Travail sur les influences de HR Giger

26 mars 2025 | Texte: Kévin Ramirez
Edition N°3917

Morena Fais présente sa première publication, HR Giger lecteur de Lautréamont?, fruit de sa thèse centrée sur l’influence du poète franco-uruguayen méconnu sur l’œuvre de l’artiste suisse. Rencontre avec cette enseignante yverdonnoise.

Morena Fais, qu’est-ce qui vous attire dans l’œuvre du comte de Lautréamont et vous a décidée à en faire le sujet de votre thèse initialement?

Lautréamont est un auteur qui est passé inaperçu le long de mes études, il n’y avait que quelques lignes à son sujet dans les livres de littérature.

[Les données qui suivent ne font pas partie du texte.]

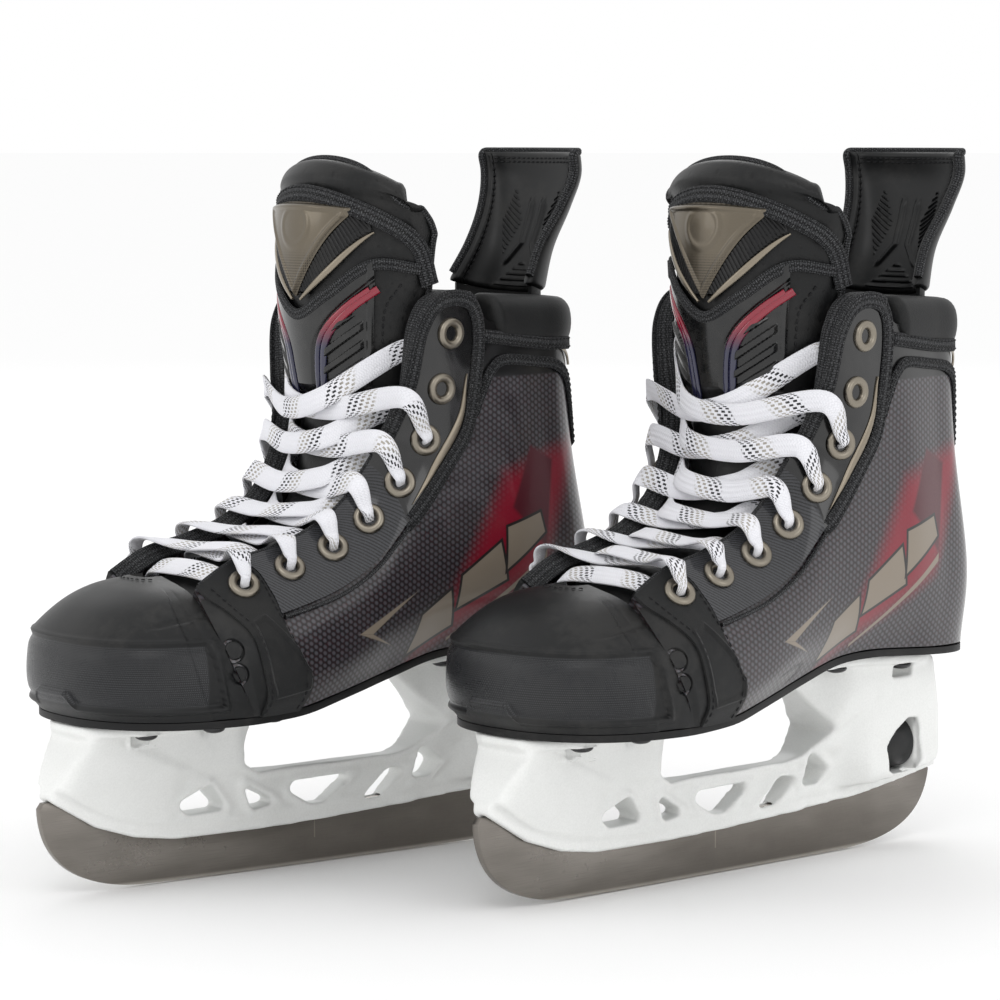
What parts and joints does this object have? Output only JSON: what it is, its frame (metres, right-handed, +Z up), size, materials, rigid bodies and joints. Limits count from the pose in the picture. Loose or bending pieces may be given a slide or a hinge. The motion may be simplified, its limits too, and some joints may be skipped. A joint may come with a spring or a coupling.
{
  "type": "ice hockey skates",
  "caption": "Pair of lace-up ice hockey skates with padded tongues, tendon guards, moulded holders and steel runners that release by a thumbwheel.",
  "frame": {"origin": "on the ice, under the middle of the pair's bounding box", "axes": "+Z up, toes point along -Y, the wearer's left is +X; the left skate stands behind the right one and both toes turn 2.6 degrees out"},
  "size_m": [0.2132, 0.3306, 0.2557],
  "materials": {
    "holder_plastic": "satin white moulded nylon",
    "dark_metal": "dark plated",
    "composite": "gloss black moulded composite",
    "footbed_felt": "brushed textile over foam",
    "quarter_composite": "clear coated woven composite, dark grey fading to crimson at the heel",
    "toe_rubber": "fine grained matte black",
    "overlay_textile": "fine ribbed textile",
    "facing_leather": "gloss black synthetic with woven binding",
    "eyelet_metal": "plated",
    "collar_leather": "soft matte",
    "tongue_leather": "soft matte",
    "tendon_plastic": "moulded with ribs",
    "black_plastic": "moulded",
    "badge_metal": "smoked metallic",
    "lace_fabric": "waxed flat braid, white with black dashes",
    "runner_steel": "polished, smoky"
  },
  "bodies": {
    "left_boot": {"left_holder": "holder_plastic", "left_front_rivets": "dark_metal", "left_rear_rivets": "dark_metal", "left_outsole": "composite", "left_footbed": "footbed_felt", "left_boot_shell": "quarter_composite", "left_toe_cap": "toe_rubber", "left_overlay_outer": "overlay_textile", "left_overlay_inner": "overlay_textile", "left_facing_outer": "facing_leather", "left_facing_inner": "facing_leather", "left_eyelets_outer": "eyelet_metal", "left_eyelets_inner": "eyelet_metal", "left_collar_pad": "collar_leather", "left_tongue_lower": "tongue_leather", "left_lace": "lace_fabric"},
    "left_tongue_top": {"left_tongue_upper": "tongue_leather", "left_tongue_badge": "badge_metal", "left_tongue_guard": "black_plastic"},
    "left_tendon": {"left_tendon_guard": "tendon_plastic"},
    "left_wheel": {"left_thumbwheel": "black_plastic"},
    "left_bolt": {"left_lock_bolt": "dark_metal"},
    "left_runner": {"left_runner": "runner_steel"},
    "right_boot": {"right_holder": "holder_plastic", "right_front_rivets": "dark_metal", "right_rear_rivets": "dark_metal", "right_outsole": "composite", "right_footbed": "footbed_felt", "right_boot_shell": "quarter_composite", "right_toe_cap": "toe_rubber", "right_overlay_outer": "overlay_textile", "right_overlay_inner": "overlay_textile", "right_facing_outer": "facing_leather", "right_facing_inner": "facing_leather", "right_eyelets_outer": "eyelet_metal", "right_eyelets_inner": "eyelet_metal", "right_collar_pad": "collar_leather", "right_tongue_lower": "tongue_leather", "right_lace": "lace_fabric"},
    "right_tongue_top": {"right_tongue_upper": "tongue_leather", "right_tongue_badge": "badge_metal", "right_tongue_guard": "black_plastic"},
    "right_tendon": {"right_tendon_guard": "tendon_plastic"},
    "right_wheel": {"right_thumbwheel": "black_plastic"},
    "right_bolt": {"right_lock_bolt": "dark_metal"},
    "right_runner": {"right_runner": "runner_steel"}
  },
  "joints": [
    {"name": "left_tongue_flex", "type": "hinge", "parent": "left_boot", "child": "left_tongue_top", "pos_m": [0.05488, 0.04539, 0.1735], "axis": [0.999, 0.0454, 0], "range_deg": [-5, 20], "stiffness_Nm_per_rad": 0.8},
    {"name": "left_tendon_flex", "type": "hinge", "parent": "left_boot", "child": "left_tendon", "pos_m": [0.05032, 0.14578, 0.2035], "axis": [0.999, 0.0454, 0], "range_deg": [-28, 5], "stiffness_Nm_per_rad": 0.8},
    {"name": "left_wheel_turn", "type": "hinge", "parent": "left_boot", "child": "left_wheel", "pos_m": [0.05346, 0.13171, 0.038], "axis": [-0.0454, 0.999, 0], "range_deg": [0, 1440]},
    {"name": "left_bolt_slide", "type": "slide", "parent": "left_boot", "child": "left_bolt", "axis": [-0.0454, 0.999, 0], "range_m": [0, 0.005]},
    {"name": "left_runner_release", "type": "hinge", "parent": "left_boot", "child": "left_runner", "pos_m": [0.05998, -0.067, 0.032], "axis": [0.999, 0.0454, 0], "range_deg": [-3.3, 0]},
    {"name": "right_tongue_flex", "type": "hinge", "parent": "right_boot", "child": "right_tongue_top", "pos_m": [-0.05488, -0.04981, 0.1735], "axis": [0.999, -0.0454, 0], "range_deg": [-5, 20], "stiffness_Nm_per_rad": 0.8},
    {"name": "right_tendon_flex", "type": "hinge", "parent": "right_boot", "child": "right_tendon", "pos_m": [-0.05032, 0.05058, 0.2035], "axis": [0.999, -0.0454, 0], "range_deg": [-28, 5], "stiffness_Nm_per_rad": 0.8},
    {"name": "right_wheel_turn", "type": "hinge", "parent": "right_boot", "child": "right_wheel", "pos_m": [-0.05346, 0.03651, 0.038], "axis": [0.0454, 0.999, 0], "range_deg": [0, 1440]},
    {"name": "right_bolt_slide", "type": "slide", "parent": "right_boot", "child": "right_bolt", "axis": [0.0454, 0.999, 0], "range_m": [0, 0.005]},
    {"name": "right_runner_release", "type": "hinge", "parent": "right_boot", "child": "right_runner", "pos_m": [-0.05998, -0.1622, 0.032], "axis": [0.999, -0.0454, 0], "range_deg": [-3.3, 0]},
    {"name": "right_skate_place", "type": "slide", "parent": "left_boot", "child": "right_boot", "axis": [0, 1, 0], "range_m": [-0.06, 0.095]}
  ],
  "couplings": [
    {"joint": "left_wheel_turn", "follows": "left_bolt_slide", "rad_per_m": 5026},
    {"joint": "left_runner_release", "follows": "left_bolt_slide", "rad_per_m": -11.518},
    {"joint": "right_wheel_turn", "follows": "right_bolt_slide", "rad_per_m": 5026},
    {"joint": "right_runner_release", "follows": "right_bolt_slide", "rad_per_m": -11.518}
  ]
}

C’est quand je suis tombée sur Les chants de Maldoror, à l’âge de 21 ans, que je suis restée foudroyée par le nom du héros. Maldoror représente à mes yeux l’incarnation du héros romantique: sombre, solitaire, aux marges de la société et surtout un rebelle qui représente à la perfection le concept de liberté miltonien «mieux vaut régner en enfer qu’être esclave au paradis».

Etant considéré comme un auteur «mineur» qui a finalement laissé un héritage d’une certaine profondeur, lui consacrer un espace dans le monde académique était plus que légitime. C’était, en même temps, une opportunité personnelle d’acquérir plus de connaissances, d’en devenir une experte et de sortir du cadre des poètes maudits conventionnels. HR Giger lecteur de Lautréamont? rend hommage aux outsiders.

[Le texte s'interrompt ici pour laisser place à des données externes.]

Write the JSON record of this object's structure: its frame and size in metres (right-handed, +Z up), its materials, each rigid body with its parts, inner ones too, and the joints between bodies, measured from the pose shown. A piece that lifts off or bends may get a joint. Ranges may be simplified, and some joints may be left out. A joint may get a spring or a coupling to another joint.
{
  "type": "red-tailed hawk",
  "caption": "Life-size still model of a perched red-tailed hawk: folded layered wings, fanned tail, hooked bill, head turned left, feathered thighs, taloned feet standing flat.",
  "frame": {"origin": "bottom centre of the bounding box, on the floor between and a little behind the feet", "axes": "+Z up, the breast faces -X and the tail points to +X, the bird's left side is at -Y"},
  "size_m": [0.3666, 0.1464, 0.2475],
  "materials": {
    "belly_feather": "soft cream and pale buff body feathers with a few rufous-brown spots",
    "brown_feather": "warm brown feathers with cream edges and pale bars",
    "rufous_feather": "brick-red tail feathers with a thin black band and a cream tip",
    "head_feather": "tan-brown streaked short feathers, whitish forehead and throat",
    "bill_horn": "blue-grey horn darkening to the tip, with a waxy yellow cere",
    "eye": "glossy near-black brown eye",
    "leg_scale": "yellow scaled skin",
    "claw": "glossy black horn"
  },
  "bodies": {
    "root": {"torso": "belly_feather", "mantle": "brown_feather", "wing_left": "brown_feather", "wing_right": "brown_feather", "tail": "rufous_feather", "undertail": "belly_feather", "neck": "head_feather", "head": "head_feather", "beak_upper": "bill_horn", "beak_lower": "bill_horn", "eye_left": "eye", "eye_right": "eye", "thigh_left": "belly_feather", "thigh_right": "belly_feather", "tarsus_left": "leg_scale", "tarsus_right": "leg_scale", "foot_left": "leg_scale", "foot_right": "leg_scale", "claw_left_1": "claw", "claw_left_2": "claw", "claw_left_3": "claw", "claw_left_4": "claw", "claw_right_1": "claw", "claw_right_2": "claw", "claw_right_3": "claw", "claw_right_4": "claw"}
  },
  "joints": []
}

Et la réorientation de votre thèse sur l’influence de ce poète sur HR Giger?

Ma première visite au Giger Museum de Gruyères, en 2001, a été le tournant de cette réorientation mais cela n’a pas été immédiat. C’est à une énième lecture des Chants de Maldoror que les œuvres de HR Giger ont commencé à défiler dans ma tête. J’ai hésité en me disant que j’allais peut-être un peu loin, que ce n’était qu’une fantaisie audacieuse, puis j’ai décidé de faire une comparaison analytique entre texte et images. C’est à ce moment que j’ai réellement constaté les analogies présentes dans l’esthétique de HR Giger et l’empyrée lautréamontien. Carmen Lecis, le professeur qui suivait la rédaction de ma thèse à l’Université de Cagliari, en Sardaigne, a accepté ma proposition de dévier le sujet de départ sur la comparaison des deux univers.

Comment en êtes-vous venue à la publication de ce livre?

Après avoir défendu ma thèse, en décembre 2002, l’idée de la publier s’est installée dans mon esprit mais sans alimenter réellement cette possibilité. Dix ans plus tard environ, j’ai eu l’opportunité de rencontrer Belinda Sallin, la réalisatrice du documentaire Dark Star, ce qui a donné un nouvel élan : j’ai repris contact avec Bijan Aalam (ami et agent parisien de HR Giger) et Philippe Carini (directeur artistique, ami de Bijan et HR Giger). Et finalement, en 2024, à dix ans de la disparition de HR Giger, c’est avec le mécénat de la Fondation ABPi et la précieuse collaboration de cinq amis, dont Philippe Carini pour la conception graphique, que le projet de publication en autoédition s’est concrétisé.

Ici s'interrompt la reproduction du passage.